The Programma 101 was a perfect combination of innovative technology, usability and industrial design. When it was introduced at the New York World's Fair it stole the show. However, the management decided not to pursue any more r&d on the project. Some of the reasons:

- They were afraid it would jeopardize their mainframe business (which they sold soon after that anyway)

- They thought it was useless. One of the managers even told Perotto "if nobody is building this, it means nobody needs it"

This gave HP enough time to copy the design and rule the market.

A couple of years ago a documentary was made on the history of the Programma 101, I found it very instructive. Unfortunately only the trailer (http://www.youtube.com/watch?v=noN0zNYFs9I) has English subtitles, the documentary is only in Italian.


As an interesting aside it's also interesting to read about Adriano Olivetti [1]. He advocated revenue sharing, increasing of fringe benefits and reducing of working hours during his time at the helm of the company. This is all the more incredible if you think he managed to do all this during fascism, while also helping the underground resistance.

Some commenters think that even if Programma 101 was designed shortly after Adriano's death, it's the culture he helped build which allowed Olivetti to produce such advanced and beautiful products.

It is also worth noting that Olivetti's attitude towards workers and work-life balance could not be any more anti-Apple…

[1] http://en.wikipedia.org/wiki/Adriano_Olivetti


Actually, when the product was displayed at the World Fair, the mainframe business had already been sold, so, that's not the reason.


You're right, I've got the timeline a bit messed up. Anyway, I'm sure that the project met resistance at some point because of the competition with the mainframe business.


Maybe at its inception. I guess that the real problem there was that the project wasn't the pet of any specific big manager in the company - a real pity.


Sounds like a cookie-cutter case of the Innovator's Dilemma. An established company with high-end, high-margin customers ignores or neglects a low-end market due to lower margins and the threat of cannibalizing their high-margin business, allowing for someone else to swoop in and do it instead, again becoming the top of the heap.

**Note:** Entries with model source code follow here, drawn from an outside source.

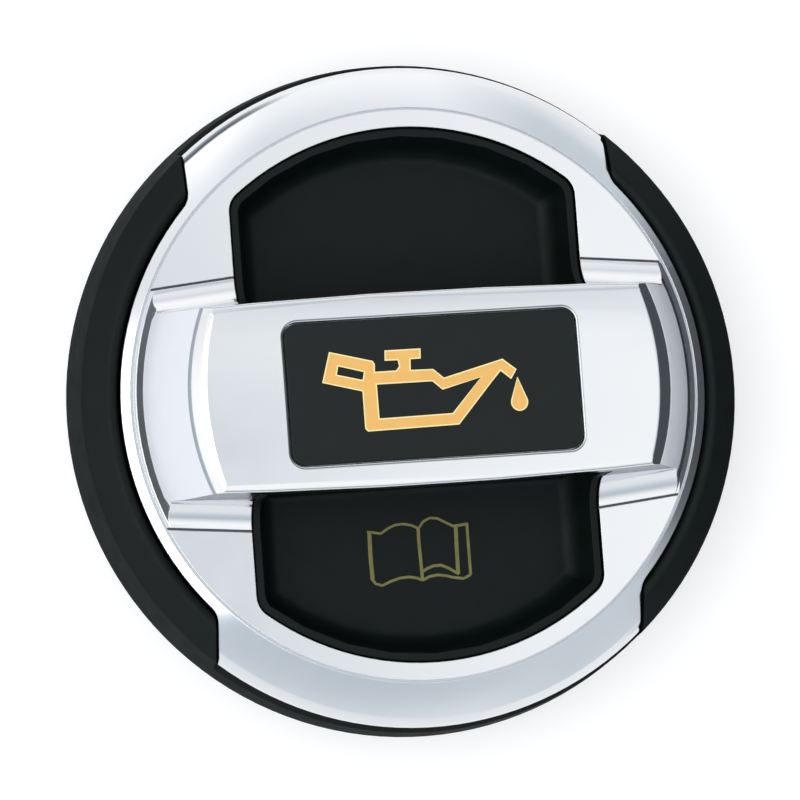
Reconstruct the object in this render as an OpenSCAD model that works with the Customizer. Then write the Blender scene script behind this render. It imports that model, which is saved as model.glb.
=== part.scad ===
// Oil filler cap with a bright one-piece trim, a raised grip bar and two finger bowls.
// Z points up out of the engine. The origin is the centre of the stem's lower end.
// Heights named _h are measured up from the lower edge of the skirt.

/* [Grip shell] */
// Diameter of the skirt at its lower edge
skirt_d = 73; // [70:0.5:80]
// Wall of the skirt
skirt_t = 2.5; // [1.8:0.1:3]
// How far the skirt's side leans in up to the edge of the grip pads
skirt_lean = 0.95; // [0.7:0.05:1.6]
// Radius of the skirt's lower edge
skirt_edge_r = 0.6; // [0.2:0.1:0.9]
// Height of the grip pads' outer edge
pad_edge_h = 7.3; // [6.8:0.1:8]
// How much higher the pads are at their inner edge
pad_rise = 1.75; // [1:0.05:2]
// Rounding of the pads' inner edge
pad_round_r = 0.8; // [0.4:0.1:1.2]
// Distance from the cap's centre to the straight end of each pad
pad_end_x = 23.2; // [22:0.1:24.2]
// Corner radius of the pads in plan
pad_corner_r = 2.2; // [1.4:0.1:3]
// Thickness of the deck that carries the trim
deck_t = 2.4; // [1.6:0.1:2.6]
// Height of the ledge under the trim's outer edge
ledge_h = 4.3; // [3.6:0.1:4.5]

/* [Finger bowls] */
// Depth of the bowls below the trim's flat plateau
bowl_depth = 4.8; // [4:0.1:5]
// Thickness of the bowls' floor
floor_t = 1.6; // [1.2:0.1:1.8]
// How far the bowls' walls lean in from the lip down to the floor
bowl_lean = 2.4; // [1.2:0.1:3]
// Width of the black lip round each bowl
lip_w = 0.75; // [0.5:0.05:1.1]
// How far the lip stands below the trim's face
lip_drop = 0.35; // [0.1:0.05:0.8]
// Gap between the lip and the trim
lip_gap = 0.22; // [0.1:0.02:0.4]
// How far the rib's sides stand in from the bar's edges
rib_inset = 0.6; // [0.4:0.05:1]
// Wall of the hollow rib under the bar
rib_t = 2; // [1.4:0.1:2.6]

/* [Bright trim] */
// How far the trim's edge stands in from the skirt's lower edge
trim_reveal = 1.05; // [0.9:0.05:1.4]
// Height of the flat plateau
plateau_h = 9.6; // [9.4:0.1:10.2]
// Thickness of the trim
trim_t = 2; // [1.6:0.1:2.2]
// Width of the sloping band outside the plateau
band_w = 4.95; // [4.4:0.05:5.4]
// Height of the trim's outer wall
edge_wall_h = 1.3; // [1.1:0.05:1.5]
// Rounding at the outside of the sloping band
edge_round_r = 2.2; // [1.6:0.1:2.6]
// Bulge of the sloping band above a straight line
band_bulge = 0.06; // [0.02:0.01:0.15]
// Depth of the crease round the plateau and along the bar's foot
crease_depth = 0.3; // [0.15:0.05:0.4]
// Width of that crease
crease_w = 0.24; // [0.16:0.02:0.4]
// Width of the strip left between the crease and the pads
rim_w = 1.1; // [0.8:0.05:1.4]
// Gap between the trim and the pads
pad_gap = 0.3; // [0.15:0.05:0.5]
// Distance across the bowls' openings, side to side
window_w = 37.6; // [34:0.2:38.2]
// Width of plateau between the openings and the crease
window_ring = 1.95; // [1.5:0.05:2.6]
// Corner radius of the openings
window_corner_r = 2.5; // [1.5:0.1:4]

/* [Grip bar] */
// Height of the bar above the plateau
bar_rise = 9.4; // [8:0.1:11]
// Width of the bar across its top edges, halfway along
bar_w = 20.2; // [18:0.1:20.8]
// Radius of the shallow curve of the bar's sides in plan
side_bow_r = 535; // [350:5:1000]
// Crown of the bar's top across its width
bar_crown = 0.3; // [0.1:0.05:0.6]
// Rounding of the bar's long top edges
bar_edge_r = 0.45; // [0.2:0.05:0.8]
// Lean of each side of the bar, from the top edge down to the cove
bar_draft = 0.35; // [0.1:0.05:0.6]
// Radius of the cove at the foot of the bar's sides
side_cove_r = 3.35; // [2.6:0.05:4]
// Angle by which those coves draw in beyond the openings
cove_taper_deg = 5.5; // [3:0.5:7]
// Thickness of the bar's top
bar_top_t = 2.2; // [1.9:0.1:2.6]
// Wall of the bar's ends
bar_wall = 1.9; // [1.5:0.1:2.2]
// Steepness of the sloping face at each end of the bar
end_slope_deg = 63; // [60:1:66]
// Width of the flatter foot below that face
end_foot_w = 0.65; // [0.5:0.05:1]
// Width of plateau left between the foot and the crease
end_foot_gap = 0.35; // [0.2:0.05:0.5]
// Steepness of the foot
end_foot_deg = 47; // [42:1:52]
// Width of the bevel above the face
end_bevel_w = 1.5; // [1.2:0.05:1.8]
// Steepness of the bevel
end_bevel_deg = 38; // [32:1:44]
// Rounding between the face and the bevel
end_round_r = 1.4; // [1:0.1:2.2]

/* [Badge plate] */
// Length of the plate along the bar
badge_l = 30.8; // [24:0.2:32]
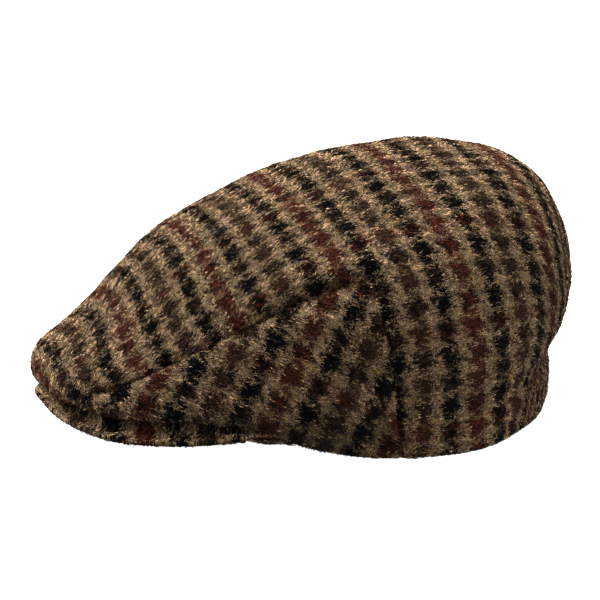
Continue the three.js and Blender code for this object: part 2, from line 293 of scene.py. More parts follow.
def crown_point(turn, level):
    """The crown's outer face with its folds, creases and unevenness."""
    turn, level = np.broadcast_arrays(np.asarray(turn, float), np.asarray(level, float))
    base = crown_base(turn, level)
    dent = np.zeros(turn.shape)
    for at, span, seam, middle_level, width, depth in FOLDS:
        across = (turn - at + 180) % 360 - 180
        off = level - middle_level - (upper_seam(turn) if seam else 0)
        dent += depth * np.exp(-((across / span) ** 2 + (off / width) ** 2))
    for turn_0, level_0, turn_1, level_1, width, depth in CREASES:
        x, y = (((turn - turn_0 + 180) % 360) - 180) * TURN_MM, (level - level_0) * LEVEL_MM
        dx, dy = (turn_1 - turn_0) * TURN_MM, (level_1 - level_0) * LEVEL_MM
        share = (x * dx + y * dy) / (dx * dx + dy * dy)
        aside = np.hypot(x - np.clip(share, 0, 1) * dx, y - np.clip(share, 0, 1) * dy)
        ends = np.clip(1.15 - 2.6 * (share - 0.5) ** 2, 0.2, 1)  # it grows weaker to both ends
        dent += depth * ends * np.exp(-((aside / width) ** 2))
    calm = np.clip((EDGE - level) / CALM_LEVELS, 0, 1)
    for direction, length, height, start in WAVES:
        k = np.array(direction) / np.linalg.norm(direction) * (2 * math.pi / length)
        dent += calm * height * np.sin(base @ k + start)
    return base - crown_normal(turn, level) * dent[..., None]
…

This is an incredible bit:

"Developed between 1962 and 1964, it was saved from the sale of the computer division to GE thanks to an employee who one night changed the internal categorization of the product from "computer" to "calculator", leaving the small team in Olivetti and creating some awkward situations in the office, since the building except that office was then owned by GE"


The Danish Computer History Museuem is currently restoring a Programma 101. Right now we're trying to construct some magnetic cards for the card-reader.

http://datamuseum.dk/wiki/Olivetti/Programma_101/Revive


Great; I would really love to see it working in a video. Keep us updated!


There are a few videos available: Please check the links at the end of the sections http://datamuseum.dk/wiki/Olivetti/Programma_101/Revive#2013... and http://datamuseum.dk/wiki/Olivetti/Programma_101/Revive#2013....


I was looking for a video showing how the device worked... didn't find anything good, but this one is interesting anyway! https://www.youtube.com/watch?v=lpkqdbz1R_s


There is a documentary that explains a lot of technical details and the history of the project, but unfortunately it is in italian only without english subtitles... http://www.youtube.com/watch?v=oYB2oBc1BpA


I can't volunteer at the moment, but it would great if somebody created the English subtitles for that...


Perotto wrote the Programma 101's story itself. It's on the web, but in Italian only, sadly:

http://www.piergiorgioperotto.it/libriperotto/programma%2010...

He wrote that indeed the management didn't put many resources in the Programma 101 development. Was it because of mainframes or what? We don't know.


i used to want an olivetti typewriter...

https://en.wikipedia.org/wiki/File:Olivetti-Valentine.jpg

... didn't know they made computers.


I own this

http://en.wikipedia.org/wiki/Olivetti_Lettera_32

and while I haven't used it in ten years or so, I still think it's an amazing piece of industrial design.